■ GOAL: Produce word for word the lines of the data below running from the one that has "This picture was" to the one that has "for the vanadinite", inclusive, and no others.

(Extracted records)
#####

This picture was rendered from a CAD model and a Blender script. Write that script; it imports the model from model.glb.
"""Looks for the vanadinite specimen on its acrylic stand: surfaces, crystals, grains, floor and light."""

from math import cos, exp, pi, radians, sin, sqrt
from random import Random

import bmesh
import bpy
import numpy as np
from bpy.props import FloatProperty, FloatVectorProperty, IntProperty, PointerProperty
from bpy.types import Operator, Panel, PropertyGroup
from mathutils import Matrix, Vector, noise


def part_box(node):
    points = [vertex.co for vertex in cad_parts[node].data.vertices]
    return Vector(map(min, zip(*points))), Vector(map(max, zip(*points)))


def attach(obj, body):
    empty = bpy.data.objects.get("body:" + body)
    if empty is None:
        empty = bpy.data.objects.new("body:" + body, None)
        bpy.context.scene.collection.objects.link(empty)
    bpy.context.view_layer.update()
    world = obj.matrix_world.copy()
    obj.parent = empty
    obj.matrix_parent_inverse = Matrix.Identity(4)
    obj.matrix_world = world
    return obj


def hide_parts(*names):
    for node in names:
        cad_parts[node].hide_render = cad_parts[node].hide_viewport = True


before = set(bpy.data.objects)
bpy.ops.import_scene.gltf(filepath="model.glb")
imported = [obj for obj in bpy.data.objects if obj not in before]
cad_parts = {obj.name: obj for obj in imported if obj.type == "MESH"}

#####

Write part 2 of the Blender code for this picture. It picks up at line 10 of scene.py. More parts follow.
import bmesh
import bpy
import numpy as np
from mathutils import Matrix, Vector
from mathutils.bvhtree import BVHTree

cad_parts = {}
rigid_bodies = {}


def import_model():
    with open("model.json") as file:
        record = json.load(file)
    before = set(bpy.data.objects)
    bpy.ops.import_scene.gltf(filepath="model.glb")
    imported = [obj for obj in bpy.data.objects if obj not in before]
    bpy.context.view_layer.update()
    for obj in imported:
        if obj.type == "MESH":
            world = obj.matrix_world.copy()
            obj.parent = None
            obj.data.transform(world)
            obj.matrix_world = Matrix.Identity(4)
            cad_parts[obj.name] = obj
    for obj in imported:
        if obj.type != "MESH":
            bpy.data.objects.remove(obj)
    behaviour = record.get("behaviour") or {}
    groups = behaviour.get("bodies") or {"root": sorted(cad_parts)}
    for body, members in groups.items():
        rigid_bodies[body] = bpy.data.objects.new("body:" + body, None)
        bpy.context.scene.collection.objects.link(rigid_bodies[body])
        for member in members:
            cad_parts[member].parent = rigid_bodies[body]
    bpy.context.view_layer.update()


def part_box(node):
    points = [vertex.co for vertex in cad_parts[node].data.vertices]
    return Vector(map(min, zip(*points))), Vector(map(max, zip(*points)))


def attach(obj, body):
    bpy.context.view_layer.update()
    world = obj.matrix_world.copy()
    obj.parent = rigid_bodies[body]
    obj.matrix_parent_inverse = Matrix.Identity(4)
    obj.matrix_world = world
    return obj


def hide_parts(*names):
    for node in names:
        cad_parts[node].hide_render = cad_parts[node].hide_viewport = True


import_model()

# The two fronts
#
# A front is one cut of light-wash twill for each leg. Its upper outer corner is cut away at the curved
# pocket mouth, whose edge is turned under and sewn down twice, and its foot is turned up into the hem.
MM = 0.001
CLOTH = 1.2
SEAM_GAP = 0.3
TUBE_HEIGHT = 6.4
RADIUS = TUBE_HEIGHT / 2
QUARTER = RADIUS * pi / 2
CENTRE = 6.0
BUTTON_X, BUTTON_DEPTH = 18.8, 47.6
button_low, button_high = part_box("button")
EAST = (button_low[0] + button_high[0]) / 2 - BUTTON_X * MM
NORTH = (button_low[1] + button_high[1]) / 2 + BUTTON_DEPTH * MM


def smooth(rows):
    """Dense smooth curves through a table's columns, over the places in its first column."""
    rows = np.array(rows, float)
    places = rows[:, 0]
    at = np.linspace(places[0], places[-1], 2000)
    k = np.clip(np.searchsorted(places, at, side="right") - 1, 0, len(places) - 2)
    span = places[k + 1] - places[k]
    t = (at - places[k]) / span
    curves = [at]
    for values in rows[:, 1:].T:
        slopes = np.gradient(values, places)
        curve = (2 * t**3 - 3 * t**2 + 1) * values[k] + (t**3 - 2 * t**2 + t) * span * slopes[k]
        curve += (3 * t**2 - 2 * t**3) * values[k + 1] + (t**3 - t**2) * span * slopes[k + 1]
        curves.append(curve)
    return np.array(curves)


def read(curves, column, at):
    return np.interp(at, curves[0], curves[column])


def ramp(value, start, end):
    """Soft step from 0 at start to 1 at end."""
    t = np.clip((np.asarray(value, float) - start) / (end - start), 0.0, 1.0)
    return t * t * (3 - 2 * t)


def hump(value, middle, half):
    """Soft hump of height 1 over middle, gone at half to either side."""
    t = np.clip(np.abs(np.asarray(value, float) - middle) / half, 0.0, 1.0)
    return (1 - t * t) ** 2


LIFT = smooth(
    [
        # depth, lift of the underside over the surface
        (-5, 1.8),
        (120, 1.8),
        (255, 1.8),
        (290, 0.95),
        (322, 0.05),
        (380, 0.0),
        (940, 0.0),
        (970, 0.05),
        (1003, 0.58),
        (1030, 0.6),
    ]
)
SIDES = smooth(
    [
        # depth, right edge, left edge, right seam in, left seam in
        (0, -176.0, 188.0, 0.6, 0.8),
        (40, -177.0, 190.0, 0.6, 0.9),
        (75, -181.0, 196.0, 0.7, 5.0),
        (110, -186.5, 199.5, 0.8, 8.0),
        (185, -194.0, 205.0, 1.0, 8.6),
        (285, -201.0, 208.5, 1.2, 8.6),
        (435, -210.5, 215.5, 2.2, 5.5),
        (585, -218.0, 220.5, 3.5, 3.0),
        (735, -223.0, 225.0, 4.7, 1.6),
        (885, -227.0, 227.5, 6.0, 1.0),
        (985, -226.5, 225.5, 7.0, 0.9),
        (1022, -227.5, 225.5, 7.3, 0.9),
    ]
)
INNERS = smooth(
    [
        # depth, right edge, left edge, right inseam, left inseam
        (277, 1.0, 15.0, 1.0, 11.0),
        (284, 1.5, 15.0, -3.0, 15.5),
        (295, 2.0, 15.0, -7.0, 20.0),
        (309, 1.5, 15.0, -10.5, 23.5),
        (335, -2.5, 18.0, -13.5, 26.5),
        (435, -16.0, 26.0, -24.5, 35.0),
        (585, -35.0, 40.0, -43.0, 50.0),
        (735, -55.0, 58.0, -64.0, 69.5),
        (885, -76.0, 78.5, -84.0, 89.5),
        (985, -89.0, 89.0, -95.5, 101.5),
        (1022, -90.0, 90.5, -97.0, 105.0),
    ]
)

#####

■ COMPLETE ANSWER:
This picture was rendered from a CAD model and a Blender script. Write that script; it imports the model from model.glb.
"""Looks for the vanadinite specimen on its acrylic stand: surfaces, crystals, grains, floor and light."""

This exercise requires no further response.